A golden time
In a break with the solemn tradition, the launch of the season of Lent took on a more celebratory feel yesterday Sunday at St Barnabas Church, as congregants joined with family, friends and scores of other well-wishers in a very timely reflection of the sterling contribution of one of their “golden” boys.
The large gathering of mostly Anglican worshippers for the 9:15 a.m. mass also included several media colleagues –– both present and former –– and readers over the years of the journalistic writings of the Barbadian veteran Ridley Greene, who is marking his 50th year in the profession this month.
“Firstly, I thank the Almighty, with all my heart and soul, for granting me the privilege of experiencing and enjoying 50 consecutive years of media work –– beginning on February 2, 1965, at the now defunct Daily News,” said Greene, who also worked for the Barbados Advocate, but spent most of his media career at the Nation Publishing Co. Limited, before moving on to Barbados TODAY nearly two years ago.
“I thank the Almighty even more that, after all this time, I can stand today, strong and healthy, before Him and before you in this holy place of St Barnabas Church.”
In a touching tribute, the soft-spoken Greene, who also wrote a popular religious column in the Sun On Saturday under the pseudonym Pastor Brown for several years, also expressed his gratitude to the church family, not only for their kind facilitation of his golden milestone before God, but also for the part played by Reverend Oliver Haynes in honing and shaping his character in prior years.
“It would be a form that would stand me in good stead in the challenging and pressuring profession of journalism,” the 68-year-old Greene, who is also a heralded banjo player, folk singer, calypsonian and musician, told the gathering that included renowned singer/songwriter/musician Emile Straker, as well as calypsonians Destroyer, Pompey and De Cleaner, as well as Greene’s personal physician Dr Adrian Lorde.

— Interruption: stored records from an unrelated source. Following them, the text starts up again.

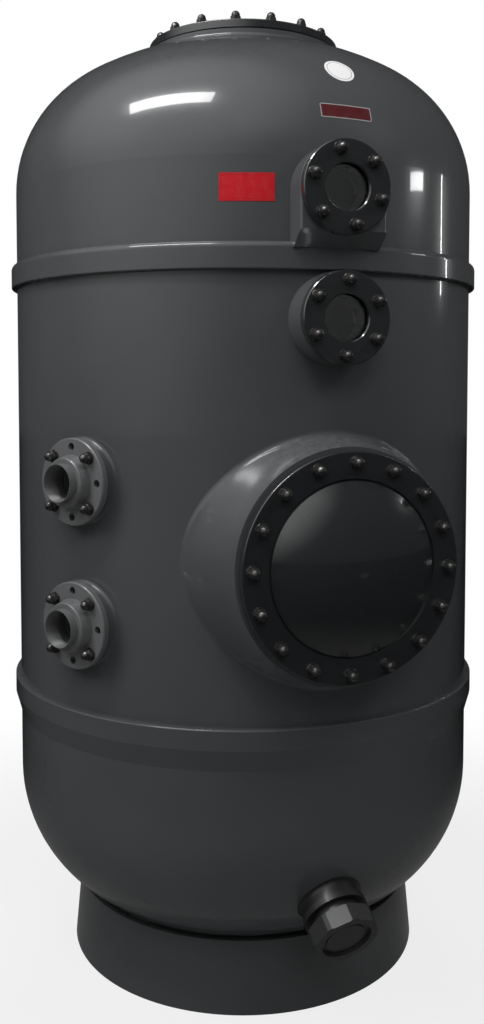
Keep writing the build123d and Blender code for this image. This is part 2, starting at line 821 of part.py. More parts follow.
def drain_nut():
    """Union nut: an eight-sided ring with an inner lip over the plug."""
    low = drain_spigot_height - drain_nut_skirt
    cavity = drain_spigot_height
    lip = drain_spigot_height + drain_seal_thickness + drain_plug_thickness
    high = lip + drain_nut_lip
    edges = chain(
        (drain_spigot_radius + drain_running_gap, low),
        (drain_nut_corner_radius - drain_nut_edge, low),
        (drain_nut_corner_radius, low + drain_nut_edge),
        (drain_nut_corner_radius, high - drain_nut_edge),
        (drain_nut_corner_radius - drain_nut_edge, high),
        (drain_nut_opening_radius, high),
        (drain_nut_opening_radius, lip),
        (drain_plug_radius + bond_gap, lip),
        (drain_plug_radius + bond_gap, cavity),
        (drain_spigot_radius + drain_running_gap, cavity),
        (drain_spigot_radius + drain_running_gap, low),
    )
    flats = RegularPolygon(drain_nut_flats_radius, drain_nut_sides, major_radius=False)
    prism = Pos(0, 0, low - 1) * extrude(flats, high - low + 2)
    return turned(edges) & prism


def save(node, *solids):
    pieces = []
    for solid in solids:
        pieces += solid.solids()
    shape = pieces[0] if len(pieces) == 1 else Compound(pieces)
    export_step(shape, f"parts/{node}.step")


save("skirt_base", skirt_base())
save("lower_shell", lower_shell())
save("middle_shell", middle_shell())
save("upper_shell", upper_shell())

lid = manhole_lid()
save("side_manhole_neck", side_manhole_neck())
save("side_manhole_gasket", side_face * manhole_gasket())
save("side_manhole_lid", side_face * lid)
save("side_manhole_bolts", *manhole_bolts(side_face))

bleed_hole = rod(bleed_stem_radius + thread_gap, 0, 2 * (lid_face + lid_dome_height))
save("top_manhole_neck", top_manhole_neck())
save("top_manhole_gasket", top_face * manhole_gasket())
save("top_manhole_lid", top_face * (lid - bleed_hole))
save("top_manhole_bolts", *manhole_bolts(top_face))
save("air_bleed_body", top_face * air_bleed_body())
save("air_bleed_screw", top_face * air_bleed_screw())

save("upper_sight_pad", upper_sight_pad())
save("lower_sight_boss", lower_sight_boss())
sights = (("upper", upper_sight_face, upper_sight_turn), ("lower", lower_sight_face, lower_sight_turn))
for name, face, turn in sights:
    save(name + "_sight_gasket", face * sight_gasket())
    save(name + "_sight_window", face * sight_window())
    save(name + "_sight_flange", face * sight_flange(turn))
    save(name + "_sight_bolts", *sight_bolts(face, turn))

for name, face in (("inlet", inlet_face), ("outlet", outlet_face)):
    save(name + "_neck", port_neck(face))
    save(name + "_gasket", face * port_gasket())
    save(name + "_flange", face * port_flange())
    save(name + "_bolts", *port_bolts(face))

save("inlet_pipe", inlet_pipe())
save("diffuser", diffuser())
save("outlet_pipe", outlet_pipe())
save("collector_hub", collector_hub())
arm = collector_arm()
save("collector_arms", *[place * arm for place in arm_places()])

save("drain_neck", drain_neck())
save("drain_seal", drain_seat * drain_seal())
save("drain_plug", drain_seat * drain_plug())
save("drain_nut", drain_seat * drain_nut())
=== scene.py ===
import json
from math import cos, pi, radians, sin, tan, tau

import bmesh
import bpy
from mathutils import Matrix, Vector


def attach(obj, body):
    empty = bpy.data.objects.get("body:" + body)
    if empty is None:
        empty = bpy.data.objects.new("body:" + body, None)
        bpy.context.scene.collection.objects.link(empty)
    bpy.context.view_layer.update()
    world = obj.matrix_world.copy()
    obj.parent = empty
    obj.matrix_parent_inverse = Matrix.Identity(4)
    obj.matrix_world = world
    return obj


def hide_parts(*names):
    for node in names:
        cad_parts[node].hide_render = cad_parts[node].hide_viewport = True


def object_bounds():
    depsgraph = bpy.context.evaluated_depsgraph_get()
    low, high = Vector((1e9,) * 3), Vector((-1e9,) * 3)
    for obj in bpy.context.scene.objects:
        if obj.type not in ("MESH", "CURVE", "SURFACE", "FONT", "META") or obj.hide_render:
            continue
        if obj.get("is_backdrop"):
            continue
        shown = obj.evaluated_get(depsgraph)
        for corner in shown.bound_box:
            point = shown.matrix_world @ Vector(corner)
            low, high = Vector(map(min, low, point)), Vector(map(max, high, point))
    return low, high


# A tall sand filter for a pool, in metres, +Z up, with -Y out through the side manhole.
# Azimuths are counted from -Y, positive towards +X.
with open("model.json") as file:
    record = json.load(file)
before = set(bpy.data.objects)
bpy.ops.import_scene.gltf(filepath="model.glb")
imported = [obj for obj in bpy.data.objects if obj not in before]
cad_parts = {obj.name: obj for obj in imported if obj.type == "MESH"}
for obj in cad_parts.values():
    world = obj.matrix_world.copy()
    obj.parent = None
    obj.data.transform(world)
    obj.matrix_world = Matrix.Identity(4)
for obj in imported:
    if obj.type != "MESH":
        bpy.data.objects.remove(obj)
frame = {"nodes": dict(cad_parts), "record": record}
cad_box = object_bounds()
nodes = frame["nodes"]
mounts = {mount["name"]: mount for mount in frame["record"]["mounts"]}

# The photograph's camera
picture_width = 484
picture_height = 1024
focal_pixels = 1034.8
sight_column = 243.0
sight_row = 441.7
sensor_size = 36.0
camera_distance = 2.832
camera_height = 1.485
camera_azimuth = radians(-19.4)
camera_pitch = radians(3.05)

# Fasteners
washer_radius = 0.015
washer_thickness = 0.002
washer_edge = 0.0004
bolt_radius = 0.008
bolt_head_height = 0.026
nut_flats = 0.024
cap_radius = 0.0108
cap_nut_shoulder = 0.0125
cap_spring = 0.0152  # height at which the cap's dome starts
nut_chamfer_share = 0.96  # the chamfer's circle, as a share of half the flats
cap_rings = 9
thread_pitch = 0.002
thread_depth = 0.0009
plain_share = 0.3  # unthreaded part of a shank
shank_rise = 0.001  # how far a shank runs into its nut
washer_steps = 40
nut_steps = 48
shank_steps = 16
shank_rings = 4  # rings to a turn of its thread

# Pipe threads in the two ports, 11 to the inch
port_pitch = 0.0254 / 11
port_thread_depth = 0.0011
sleeve_back = 0.0008
sleeve_inner_gap = 0.001
sleeve_outer_gap = 0.0015
sleeve_steps = 64
sleeve_rings = 6

# The shells: where the heads start, and the upper head's knuckle
shell_radius = 0.6
knuckle_radius = 0.3312
head_tangent = 1.98068
lower_tangent = 0.49
bare_radius = 0.5995  # laminate shows only within it

# The winding's bands on the cylinder
band_width = 0.021
band_sway = 9.0

# Slots across the collector arms, by distance from the middle
slot_spacing = 0.005
slot_width = 0.0009
slots_start = 0.12
slots_end = 0.395

# The side manhole's boss, from its face back to the shell
flare_face = -0.68
flare_start = 0.002
flare_length = 0.15
flare_rise = 0.036

# Stickers' faces above and their backs within the head's skin
sticker_lift = 0.0006
sticker_back = 0.0002


def along(azimuth, elevation=0.0):
    """Unit vector that points away from the vessel."""
    return Vector(
        (sin(azimuth) * cos(elevation), -cos(azimuth) * cos(elevation), sin(elevation))
    )


class Shade:
    """A shader socket. Python's operators on it add the Math nodes they stand for."""

    def __init__(self, finish, socket):
        self.finish = finish
        self.socket = socket

    def math(self, operation, *values):
        sockets = dict(enumerate(values))
        return self.finish.node("Math", {"operation": operation}, sockets)

    def __add__(self, other):
        return self.math("ADD", self, other)

    def __radd__(self, other):
        return self.math("ADD", other, self)

    def __sub__(self, other):
        return self.math("SUBTRACT", self, other)

    def __rsub__(self, other):
        return self.math("SUBTRACT", other, self)

    def __mul__(self, other):
        return self.math("MULTIPLY", self, other)

    def __rmul__(self, other):
        return self.math("MULTIPLY", other, self)

    def __pow__(self, other):
        return self.math("POWER", self, other)

    def __mod__(self, other):
        return self.math("FLOORED_MODULO", self, other)

    def __gt__(self, other):
        return self.math("GREATER_THAN", self, other)

    def __lt__(self, other):
        return self.math("LESS_THAN", self, other)

    def sine(self):
        return self.math("SINE", self)

    def between(self, low, high):
        """0 below low, 1 above high, and smooth from one to the other."""
        settings = {"interpolation_type": "SMOOTHSTEP"}
        sockets = {"Value": self, "From Min": low, "From Max": high}
        return self.finish.node("MapRange", settings, sockets, "Result")


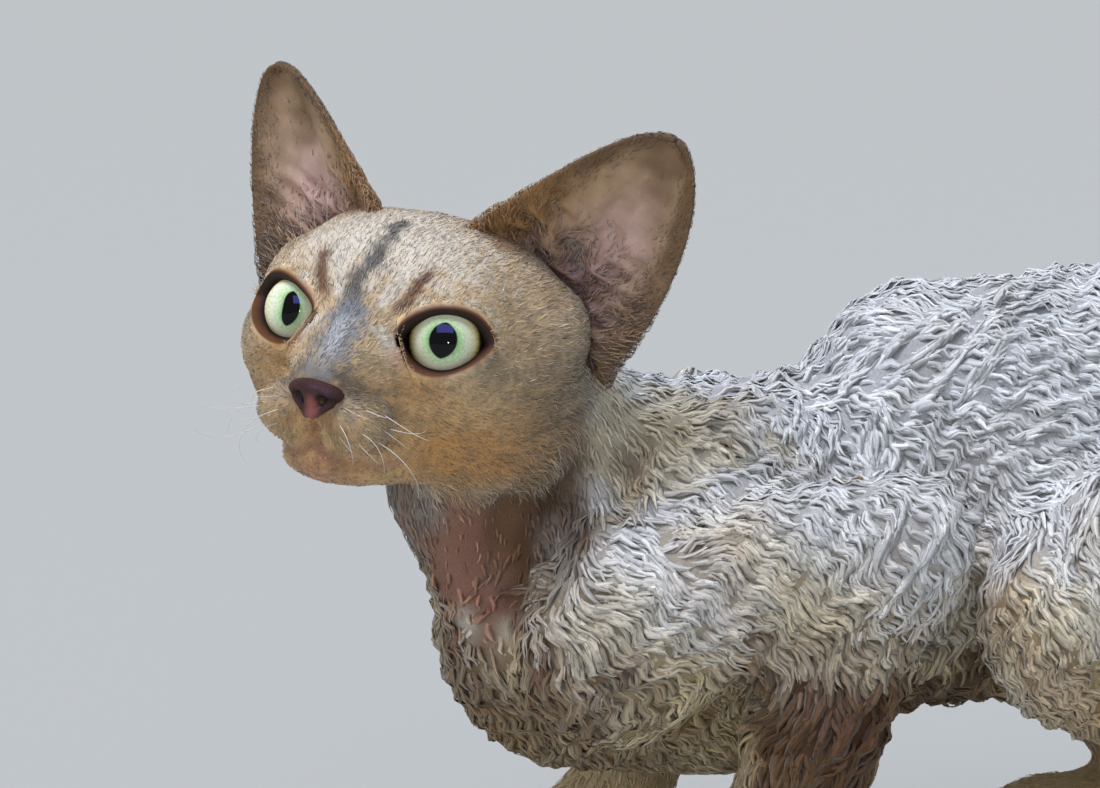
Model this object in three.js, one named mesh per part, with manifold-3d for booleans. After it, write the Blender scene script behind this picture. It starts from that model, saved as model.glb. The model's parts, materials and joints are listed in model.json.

“Reverend Haynes’ mellow but strong words of caution against the temptation to be egotistic –– and reinforced at Sunday School by Ms Taitt and Mr Harper –– have always resided with me, my having been pointed to Psalm 100:3 and 4: Know ye that the Lord he [is] God: [it is] he [that] hath made us, and not we ourselves; [we are] his people, and the sheep of his pasture,” said Greene.
A graduate of St Barnabas Primary/Pine Primary (now known as Grantley Prescod Memorial School) and Combermere School, Greene was trained by the Washington School of Art, the London School of Journalism and Internationales Institut Fur Journalismus In Berlin.
Greene, who is one of the longest serving and most decorated journalists on the island, went on to single out a group of “very special people” without whose “professional and brotherly guidance and mentorship this grand occasion would hardly have been possible”.
“. . . Any honour you bestow on me, you equally and rightfully confer upon them. It would be an abomination for me to stand in the House of the Lord and give the impression that I did it all alone,” he said immediately before he both publicly and profoundly thanked Tony Cozier and his departed dad Jimmy Cozier, Carl Moore and Harold Hoyte, Al Gilkes, the late Denzil Agard, Ulric Rice and Robert Best, and Robert Pitcher.
“There are others; but these named gentlemen stand clearly in my mind every time.
His sterling words followed a very incisive sermon delivered by associate priest Canon Ivan Harewood,
in the absence of his son Mark Harewood, rector of St Barnabas.
Father Mark’s “legendary dad”, as he was referred to by Greene, used the occasion to remind congregants of the true meaning of the Lenten season.
He also sought to warn those who were out looking for a televangelist “to come and shake us up”.
“We need to discover for ourselves the nature of the quest we are on for the 40 days of Lent. It is not sufficient for us to make a few resolutions and then go into a place where can get a shake up. We have to follow through and it is not up to the ‘shaker-upper’, it is for us as a people to discover for ourselves the nature of the quest we are on for the 40 days of Lent,” he stressed, while also emphasizing the need for Christians to discover their true identity and to heed God’s calling in the midst of what can at times be a most trying and challenging journey.
The solemnity of the two-hour long church service was broken, if only briefly, during an uptempo, but very tasteful solo rendition of Lord I Lift Your Name On High by former Draytons Two singer Desmond Weekes –– a close friend of Greene’s –– who called on members of the congregation to sing along with him and to put their hands together.
At one point, he even got Canon Harewood to sing along with him for at least one or two stanzas.
The morning mass was immediately followed by a special anniversary brunch.